◆ **EXERCISE DETAILS**: Would you copy out the whole listing exactly as given?

━━━━━━━━━━━━━━━━

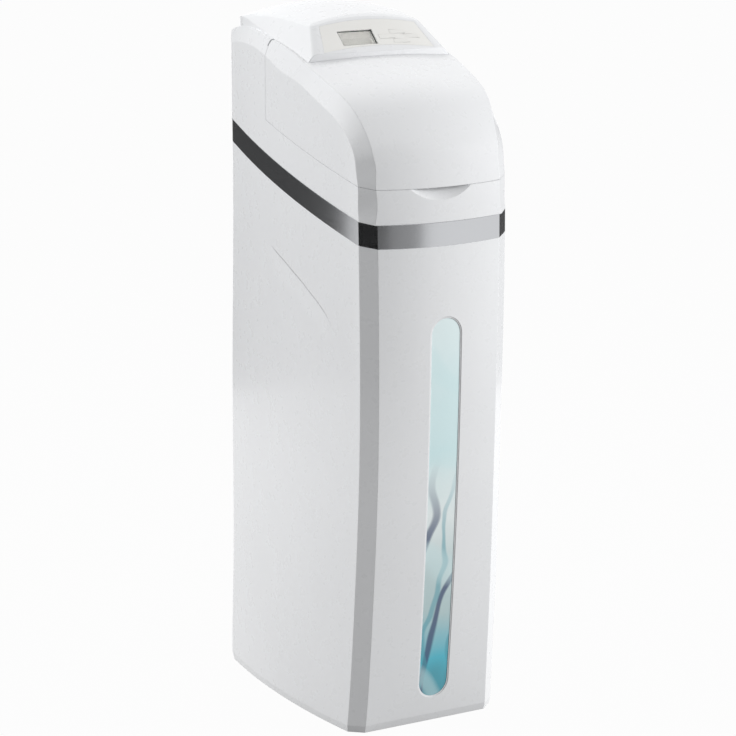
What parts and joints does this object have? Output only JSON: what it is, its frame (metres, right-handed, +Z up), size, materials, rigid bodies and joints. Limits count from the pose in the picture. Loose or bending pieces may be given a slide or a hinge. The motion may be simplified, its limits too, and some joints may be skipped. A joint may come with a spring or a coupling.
{
  "type": "cabinet water softener",
  "caption": "Tall cabinet water softener: lifting salt lid, sloped control panel, resin vessel, geared rotary valve, bypass and brine well.",
  "frame": {"origin": "centre of the cabinet's footprint, on the floor", "axes": "+Z up, -Y towards the front, +X to the right seen from the front"},
  "size_m": [0.2932, 0.5084, 1.1164],
  "materials": {
    "cabinet_white": "glossy moulded white plastic",
    "strip_teal": "glossy printed inlay, aqua to deep teal",
    "band_metal": "bright metal trim",
    "panel_cream": "smooth cream panel",
    "lens_clear": "clear display window",
    "display_grey": "grey liquid crystal display",
    "board_green": "green circuit board",
    "vessel_shell": "natural wound glass-fibre vessel",
    "black_plastic": "black moulded plastic",
    "resin_amber": "amber resin beads",
    "pipe_grey": "grey plastic pipe",
    "gear_white": "white nylon",
    "motor_steel": "plated steel",
    "well_white": "white plastic tube",
    "float_blue": "blue float",
    "line_clear": "translucent plastic tube"
  },
  "bodies": {
    "housing": {"cabinet_body": "cabinet_white", "front_strip": "strip_teal", "trim_band": "band_metal", "top_cover": "cabinet_white", "lid_hinge_pins": "motor_steel", "cover_screws": "motor_steel", "control_panel": "panel_cream", "display_lens": "lens_clear", "display_module": "display_grey", "circuit_board": "board_green", "board_screws": "motor_steel", "pressure_vessel": "vessel_shell", "vessel_boot": "black_plastic", "riser_tube": "pipe_grey", "lower_basket": "gear_white", "upper_basket": "gear_white", "resin_bed": "resin_amber", "valve_body": "black_plastic", "valve_bonnet": "black_plastic", "bonnet_screws": "motor_steel", "motor_bridge": "motor_steel", "drive_motor": "motor_steel", "brine_fitting": "gear_white", "drain_fitting": "pipe_grey", "injector_cap": "black_plastic", "turbine_cage": "gear_white", "turbine_pin": "motor_steel", "bypass_body": "black_plastic", "bypass_clips": "gear_white", "brine_well": "well_white", "brine_valve": "gear_white", "float_rod": "pipe_grey", "float_stops": "gear_white", "brine_pickup": "gear_white", "brine_line": "line_clear", "salt_platform": "well_white", "overflow_elbow": "black_plastic", "overflow_nut": "black_plastic", "power_jack": "black_plastic"},
    "lid": {"salt_lid": "cabinet_white"},
    "rotor": {"drive_gear": "gear_white", "valve_rotor": "gear_white"},
    "pinion": {"motor_pinion": "gear_white"},
    "turbine": {"flow_turbine": "gear_white"},
    "outlet_knob": {"bypass_knob_outlet": "pipe_grey"},
    "inlet_knob": {"bypass_knob_inlet": "pipe_grey"},
    "float": {"brine_float": "float_blue"},
    "well_cap": {"brine_well_cap": "well_white"},
    "button_left_key": {"button_left": "panel_cream"},
    "button_right_key": {"button_right": "panel_cream"},
    "button_up_key": {"button_up": "panel_cream"},
    "button_down_key": {"button_down": "panel_cream"}
  },
  "joints": [
    {"name": "lid_hinge", "type": "hinge", "parent": "housing", "child": "lid", "pos_m": [0, 0.032, 1.056], "axis": [-1, 0, 0], "range_deg": [0, 95]},
    {"name": "rotor_turn", "type": "hinge", "parent": "housing", "child": "rotor", "pos_m": [0, 0.1, 0.993], "axis": [0, 0, 1], "continuous": true},
    {"name": "pinion_turn", "type": "hinge", "parent": "housing", "child": "pinion", "pos_m": [0, 0.05485, 0.993], "axis": [0, 0, 1], "continuous": true},
    {"name": "turbine_spin", "type": "hinge", "parent": "housing", "child": "turbine", "pos_m": [-0.038, 0.1685, 0.962], "axis": [0, 1, 0], "continuous": true},
    {"name": "outlet_knob_turn", "type": "hinge", "parent": "housing", "child": "outlet_knob", "pos_m": [-0.038, 0.221, 0.984], "axis": [0, 0, 1], "range_deg": [0, 90]},
    {"name": "inlet_knob_turn", "type": "hinge", "parent": "housing", "child": "inlet_knob", "pos_m": [0.038, 0.221, 0.984], "axis": [0, 0, 1], "range_deg": [0, 90]},
    {"name": "float_slide", "type": "slide", "parent": "housing", "child": "float", "axis": [0, 0, 1], "range_m": [0, 0.03]},
    {"name": "well_cap_lift", "type": "slide", "parent": "housing", "child": "well_cap", "axis": [0, 0, 1], "range_m": [0, 0.06]},
    {"name": "button_left_press", "type": "slide", "parent": "housing", "child": "button_left_key", "axis": [0, 0.6639, -0.7478], "range_m": [0, 0.001], "stiffness_N_per_m": 400, "springref_m": -0.0002},
    {"name": "button_right_press", "type": "slide", "parent": "housing", "child": "button_right_key", "axis": [0, 0.6639, -0.7478], "range_m": [0, 0.001], "stiffness_N_per_m": 400, "springref_m": -0.0002},
    {"name": "button_up_press", "type": "slide", "parent": "housing", "child": "button_up_key", "axis": [0, 0.6639, -0.7478], "range_m": [0, 0.001], "stiffness_N_per_m": 400, "springref_m": -0.0002},
    {"name": "button_down_press", "type": "slide", "parent": "housing", "child": "button_down_key", "axis": [0, 0.6639, -0.7478], "range_m": [0, 0.001], "stiffness_N_per_m": 400, "springref_m": -0.0002}
  ],
  "couplings": [
    {"joint": "pinion_turn", "follows": "rotor_turn", "ratio": -4}
  ]
}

━━━━━━━━━━━━━━━━

◆ **RIGHT ANSWER**:
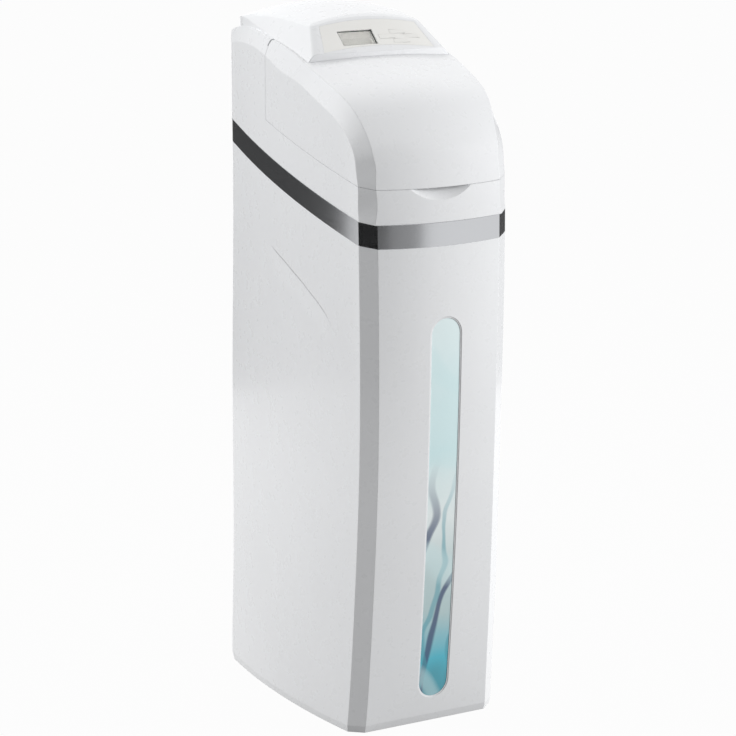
What parts and joints does this object have? Output only JSON: what it is, its frame (metres, right-handed, +Z up), size, materials, rigid bodies and joints. Limits count from the pose in the picture. Loose or bending pieces may be given a slide or a hinge. The motion may be simplified, its limits too, and some joints may be skipped. A joint may come with a spring or a coupling.
{
  "type": "cabinet water softener",
  "caption": "Tall cabinet water softener: lifting salt lid, sloped control panel, resin vessel, geared rotary valve, bypass and brine well.",
  "frame": {"origin": "centre of the cabinet's footprint, on the floor", "axes": "+Z up, -Y towards the front, +X to the right seen from the front"},
  "size_m": [0.2932, 0.5084, 1.1164],
  "materials": {
    "cabinet_white": "glossy moulded white plastic",
    "strip_teal": "glossy printed inlay, aqua to deep teal",
    "band_metal": "bright metal trim",
    "panel_cream": "smooth cream panel",
    "lens_clear": "clear display window",
    "display_grey": "grey liquid crystal display",
    "board_green": "green circuit board",
    "vessel_shell": "natural wound glass-fibre vessel",
    "black_plastic": "black moulded plastic",
    "resin_amber": "amber resin beads",
    "pipe_grey": "grey plastic pipe",
    "gear_white": "white nylon",
    "motor_steel": "plated steel",
    "well_white": "white plastic tube",
    "float_blue": "blue float",
    "line_clear": "translucent plastic tube"
  },
  "bodies": {
    "housing": {"cabinet_body": "cabinet_white", "front_strip": "strip_teal", "trim_band": "band_metal", "top_cover": "cabinet_white", "lid_hinge_pins": "motor_steel", "cover_screws": "motor_steel", "control_panel": "panel_cream", "display_lens": "lens_clear", "display_module": "display_grey", "circuit_board": "board_green", "board_screws": "motor_steel", "pressure_vessel": "vessel_shell", "vessel_boot": "black_plastic", "riser_tube": "pipe_grey", "lower_basket": "gear_white", "upper_basket": "gear_white", "resin_bed": "resin_amber", "valve_body": "black_plastic", "valve_bonnet": "black_plastic", "bonnet_screws": "motor_steel", "motor_bridge": "motor_steel", "drive_motor": "motor_steel", "brine_fitting": "gear_white", "drain_fitting": "pipe_grey", "injector_cap": "black_plastic", "turbine_cage": "gear_white", "turbine_pin": "motor_steel", "bypass_body": "black_plastic", "bypass_clips": "gear_white", "brine_well": "well_white", "brine_valve": "gear_white", "float_rod": "pipe_grey", "float_stops": "gear_white", "brine_pickup": "gear_white", "brine_line": "line_clear", "salt_platform": "well_white", "overflow_elbow": "black_plastic", "overflow_nut": "black_plastic", "power_jack": "black_plastic"},
    "lid": {"salt_lid": "cabinet_white"},
    "rotor": {"drive_gear": "gear_white", "valve_rotor": "gear_white"},
    "pinion": {"motor_pinion": "gear_white"},
    "turbine": {"flow_turbine": "gear_white"},
    "outlet_knob": {"bypass_knob_outlet": "pipe_grey"},
    "inlet_knob": {"bypass_knob_inlet": "pipe_grey"},
    "float": {"brine_float": "float_blue"},
    "well_cap": {"brine_well_cap": "well_white"},
    "button_left_key": {"button_left": "panel_cream"},
    "button_right_key": {"button_right": "panel_cream"},
    "button_up_key": {"button_up": "panel_cream"},
    "button_down_key": {"button_down": "panel_cream"}
  },
  "joints": [
    {"name": "lid_hinge", "type": "hinge", "parent": "housing", "child": "lid", "pos_m": [0, 0.032, 1.056], "axis": [-1, 0, 0], "range_deg": [0, 95]},
    {"name": "rotor_turn", "type": "hinge", "parent": "housing", "child": "rotor", "pos_m": [0, 0.1, 0.993], "axis": [0, 0, 1], "continuous": true},
    {"name": "pinion_turn", "type": "hinge", "parent": "housing", "child": "pinion", "pos_m": [0, 0.05485, 0.993], "axis": [0, 0, 1], "continuous": true},
    {"name": "turbine_spin", "type": "hinge", "parent": "housing", "child": "turbine", "pos_m": [-0.038, 0.1685, 0.962], "axis": [0, 1, 0], "continuous": true},
    {"name": "outlet_knob_turn", "type": "hinge", "parent": "housing", "child": "outlet_knob", "pos_m": [-0.038, 0.221, 0.984], "axis": [0, 0, 1], "range_deg": [0, 90]},
    {"name": "inlet_knob_turn", "type": "hinge", "parent": "housing", "child": "inlet_knob", "pos_m": [0.038, 0.221, 0.984], "axis": [0, 0, 1], "range_deg": [0, 90]},
    {"name": "float_slide", "type": "slide", "parent": "housing", "child": "float", "axis": [0, 0, 1], "range_m": [0, 0.03]},
    {"name": "well_cap_lift", "type": "slide", "parent": "housing", "child": "well_cap", "axis": [0, 0, 1], "range_m": [0, 0.06]},
    {"name": "button_left_press", "type": "slide", "parent": "housing", "child": "button_left_key", "axis": [0, 0.6639, -0.7478], "range_m": [0, 0.001], "stiffness_N_per_m": 400, "springref_m": -0.0002},
    {"name": "button_right_press", "type": "slide", "parent": "housing", "child": "button_right_key", "axis": [0, 0.6639, -0.7478], "range_m": [0, 0.001], "stiffness_N_per_m": 400, "springref_m": -0.0002},
    {"name": "button_up_press", "type": "slide", "parent": "housing", "child": "button_up_key", "axis": [0, 0.6639, -0.7478], "range_m": [0, 0.001], "stiffness_N_per_m": 400, "springref_m": -0.0002},
    {"name": "button_down_press", "type": "slide", "parent": "housing", "child": "button_down_key", "axis": [0, 0.6639, -0.7478], "range_m": [0, 0.001], "stiffness_N_per_m": 400, "springref_m": -0.0002}
  ],
  "couplings": [
    {"joint": "pinion_turn", "follows": "rotor_turn", "ratio": -4}
  ]
}